Tuesday, May 20, 2014

Gibbs Reflective Practice used in cricket - bowling

Bowling update

Using the Gibbs Reflective Practice model
Description - what happened?

We're 4 games into the season, 2 friendlies and 2 league matches and my current figures are...
18-2-71-5 a strike rate of 21.6.
All my recent practice sessions have gone really well. I've changed the way I bowl completely - relying on how I feel and whether it feels right.

Feelings - What are you thinking and feeling?

At the moment - I'm really confident and pleased with my bowling and feel as though if I keep up the fitness routines thing might even get better or least be sustained?

Evaluation What has been good and bad?

Good has been my general bowling performances, bad is that I seem to have not found a way to get into the classic side-on delivery stride and I'm now looking at scrapping that in the short to middle term.

Analysis What sense can you make of the situation?

I've had a radical over-haul of how I approach the start of the season and the way I bowl. I'd recognised that over the last two seasons that my bowling didn't really get going till July/August time. This seems to have been off the back of going on holiday and surfing for two weeks and walking up and down a bloody great hill sometimes 2 or three times a day when there.

So this year, since Christmas, I've been doing a lot more fitness work and it looks as though this might be having a really positive affect. Additionally I've scrapped trying to get side on out of my bound because it just seems to create massive inaccuracy. So, I've changed my bowling action to one that feels right and provides the accuracy I've been looking for, but isn't at all detrimental to the amount of turn I get with my stock ball. Along with the accuracy I'm able to bowl a Leg Break, Top-Spinner and a ball that goes straight on and stays low which I can only imagine lands on the shiny part of the ball yet spins like big turning leg break? What you might call a slider although I'm loathed to call it that, but the bowling action I reckon must look like I'm bowling a leg break.

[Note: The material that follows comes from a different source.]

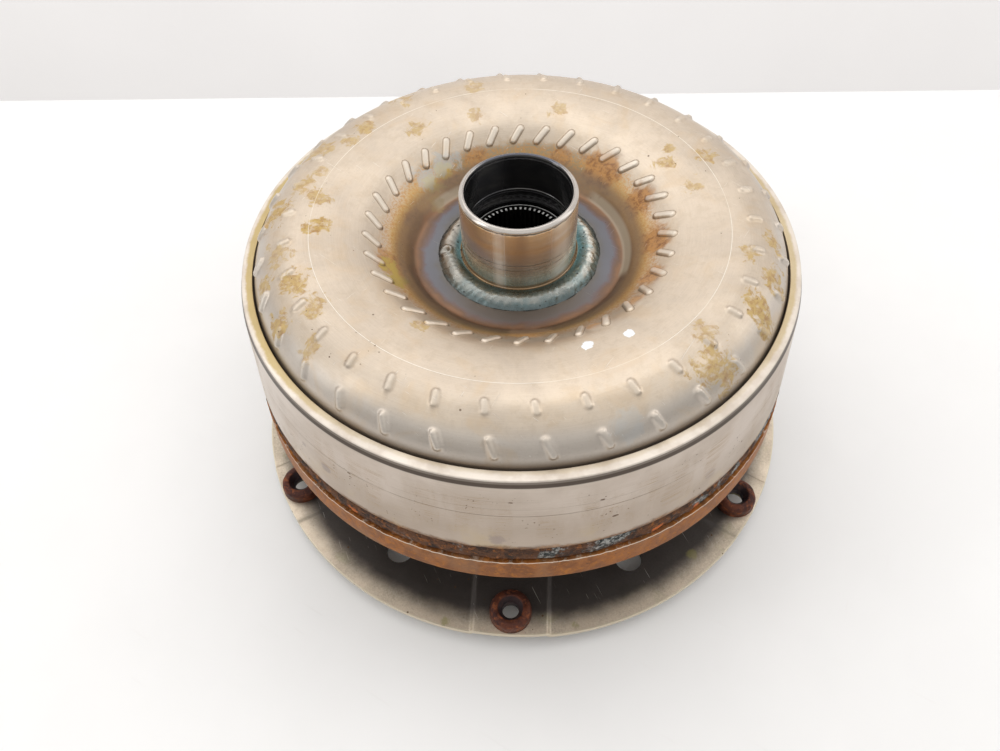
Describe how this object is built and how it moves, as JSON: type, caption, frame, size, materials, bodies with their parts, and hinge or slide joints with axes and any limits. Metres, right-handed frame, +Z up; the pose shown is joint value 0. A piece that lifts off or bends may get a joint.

In addition to the Leg Break and Top-spinner I've got three flippers that are coming out well, one out of the front of the hand that breaks like off-spinning ball, the conventional back-spinner which is unpredictable and seams all over the place and another back spinning ball with the seam angled towards slips, that stalls massively. All these flippers though are still being worked on and not quite ready for a game scenario yet.

The new bowling action I'm aware doesn't look like a conventional bowling action, but is faster, accurate and I get good and controllable variations with a decent amount of turn and over-spin.

But the key thing does seem to be fitness and agility and I've now come up with a series of drills and exercises that seem to be making a significant difference.

Conclusion - what else could you have done?
 
I'm beginning to think the only way I could ever develop a side on action is if I did nothing all summer or preferably all winter. If I did it in the summer, I'd probably bowl 3 overs a spell and get hit for 12 an over and take myself off! The only other thing would be to pay for one to one coaching with someone who new what they were talking about who could assess me and point me in the right direction and produce some definite measurable outcome.        

Action Plan -   

Going forwards the best plan of action is to stay with what I've got at the moment and keep working on my overall fitness and agility. I might spend 10 minutes every now and then just trying to see if anything positive comes out of trying to get side on, but I'm not going to get hung up on it.